Dirty Projectors: Bitte Orca

Music Reviews Dirty Projectors
Dirty Projectors: Bitte Orca

Left field art-rockers share the recording process for their most straightforward and stylized release

Having assembled a backing band dexterous enough to maneuver his fractured vocal labyrinths and polymath grooves for touring 2007’s Rise Above-an art-pop opus where he attempted to recreate Black Flag’s Damaged from memory-Dave Longstreth has made his first “band” album with Bitte Orca. Utilizing his bandmates as instruments, he dispatches guitarist Amber Coffman on a Mariah Carey-styled slow jam entitled “Stillness is the Move” and bassist Angel Deradoorian for the fragile balladry of “Two Doves,” their voices allowing Longstreth to experiment with a different type of pop arrangement.

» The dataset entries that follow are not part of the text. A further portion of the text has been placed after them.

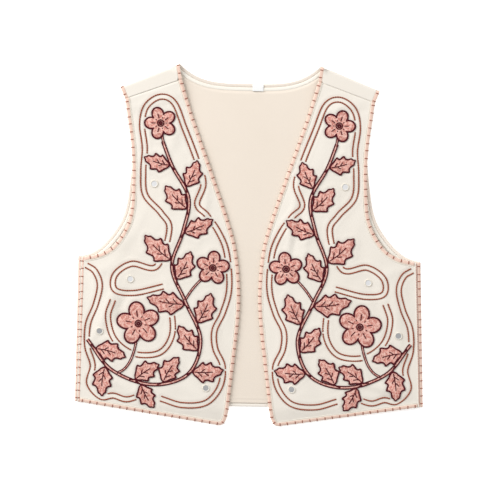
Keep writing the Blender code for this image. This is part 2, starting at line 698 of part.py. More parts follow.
def build_front(title, side, folds):
    edges = front_edges()
    surface = front_surface(folds, edges)
    near = {"edge": 0.0, "side": GAP / 2, "armhole": 0.0, "seam": GAP / 2}
    far = {"edge": FRONT_BAND, "side": GAP / 2 + SIDE_BAND, "armhole": FRONT_BAND, "seam": GAP / 2}
    panel = {name: far[name] + (0.0 if name == "seam" else GAP) for name in far}
    half = FRONT_WALL / 2
    loop = loop_of(edges, panel)
    shape = filled(loop, lattice(loop, FRONT_LATTICE, 7.0 * MM))
    add_wall(f"front_{title}", *shape, surface, -half, half, "cream_cloth", side)
    for name in ("edge", "side", "armhole"):
        ends = {other: 0.0 for other in near} if name == "side" else panel
        shape = band(edges, name, near[name], far[name], ends)
        add_wall(f"front_{name}_band_{title}", *shape, surface, -half, FRONT_BAND_WALL - half,
                 "pink_tape", side)
    stem = curve_through(in_metres(STEM), 6.0 * MM)
    low = half + LEAF_GAP
    shapes = [("leaf", number, leaf_shape(leaf, stem)) for number, leaf in enumerate(LEAVES, 1)]
    shapes += [("blossom", number, blossom_shape(one)) for number, one in enumerate(BLOSSOMS, 1)]
    for kind, number, shape in shapes:
        add_wall(f"{kind}_{title}_{number}", *shape, surface, low, low + LEAF_WALL, "pink_applique", side)


clear_scene()
build_back()
build_front("left", 1, LEFT_FOLDS)
build_front("right", -1, RIGHT_FOLDS)
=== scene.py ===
import math
import re

import bpy
import numpy as np
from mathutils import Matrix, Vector


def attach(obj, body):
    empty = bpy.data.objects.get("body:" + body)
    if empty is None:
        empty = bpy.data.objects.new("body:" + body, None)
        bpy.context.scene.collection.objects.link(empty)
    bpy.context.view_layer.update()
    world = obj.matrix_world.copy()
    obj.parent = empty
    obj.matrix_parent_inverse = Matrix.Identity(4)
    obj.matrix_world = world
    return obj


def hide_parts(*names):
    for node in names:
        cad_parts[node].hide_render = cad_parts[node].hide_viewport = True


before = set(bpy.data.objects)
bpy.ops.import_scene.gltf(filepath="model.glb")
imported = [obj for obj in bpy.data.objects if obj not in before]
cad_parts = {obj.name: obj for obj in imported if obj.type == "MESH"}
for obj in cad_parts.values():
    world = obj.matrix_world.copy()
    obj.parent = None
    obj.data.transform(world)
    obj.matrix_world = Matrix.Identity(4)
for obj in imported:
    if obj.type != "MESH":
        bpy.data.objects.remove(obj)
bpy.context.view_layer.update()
random = np.random.default_rng(7)

# Every length here is in millimetres until a mesh is made.
# Flat shapes are half patterns: x is out from the centre line and y is up the garment.
cut = {
    "neckPoint": (102.0, 261.0), "shoulderTip": (186.5, 226.5), "backNeckUp": 233.7, "neckPower": 3.7,
    "underarmUp": -22.0, "chestHalf": 248.0, "hemHalf": 252.0, "hemSideUp": -230.3, "backHemDip": 4.0,
    "frontHemDip": 31.5, "cornerRadius": 17.0, "seamNeck": (5.45, 22.6), "seamArm": (92.7, 18.9),
    "sideInset": (5.0, 3.6), "skew": 0.0125, "step": 2.0,
    "frontArmhole": [(177.3, 184.2), (171.1, 136.3), (169.8, 88.5), (174.0, 37.7), (191.4, 2.2),
                     (213.0, -14.5)],
    "backArmhole": [(176.0, 190.0), (170.5, 136.3), (174.3, 82.7), (183.0, 39.2), (204.0, 5.8),
                    (226.9, -13.8)],
    "frontEdge": [(81.6, 183.4), (50.4, 94.0), (30.7, 36.3), (19.6, -3.5), (13.9, -52.0), (14.6, -110.0),
                  (27.6, -224.8)],
}
cloth = {
    "back": 1.8, "front": 2.0, "lining": 0.8, "tape": 1.1, "leaf": 0.9, "label": 0.8, "gap": 0.3,
    "frontBand": 6.0, "backBand": 5.0, "sideBand": 4.0, "tapeWidth": 5.0, "shoulderRoll": 3.2, "sideRoll": 2.2,
}
# How the fronts lie: the height of the middle of the wall, how far in from each edge it settles, how far from
# the side and the shoulder seam the folds die out, and how much a fold wanders, as a share of its width
lie = {
    "crest": 6.6, "side": (5.3, 55.0), "edge": (4.9, 45.0), "hem": (4.9, 45.0), "seamReach": 55.0,
    "cornerDrop": 2.9, "cornerReach": 26.0, "calmSide": 22.0, "calmSeam": 30.0, "wander": 0.33,
}


def unit(v):
    # v over its length
    return v / np.linalg.norm(v)


def rotated(v):
    # a quarter turn to the left: (-y, x)
    return np.stack([-v[..., 1], v[..., 0]], axis=-1)


def heading(angle):
    # the unit vector (cos a, sin a), for one angle or an array of them
    return np.stack([np.cos(angle), np.sin(angle)], axis=-1)


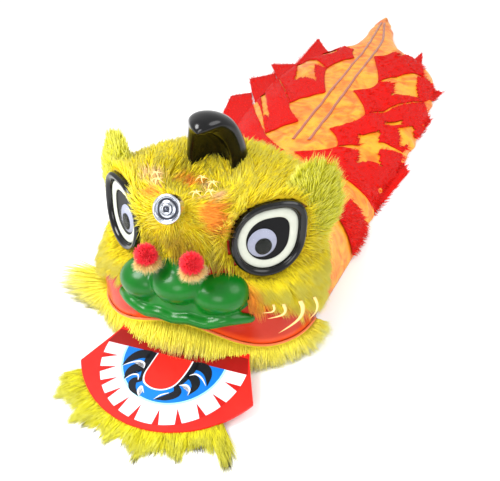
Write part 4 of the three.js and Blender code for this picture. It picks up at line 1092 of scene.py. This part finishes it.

The Led Zep-ish swagger of “Cannibal Resource” and the dizzying harmonies and stuttering backbeats of “Temecula Sunrise” are more typical of his contrapuntal sense of composition, though he seems to be gaining confidence in his ability to cut directly to the listener instead of obscuring his melodies with constant thematic and structural shifts. The result is the most thoroughly engaging entry in the Dirty Projectors catalog and one of the most singularly engrossing albums likely to be released this year, a triumph in sustained creative restlessness.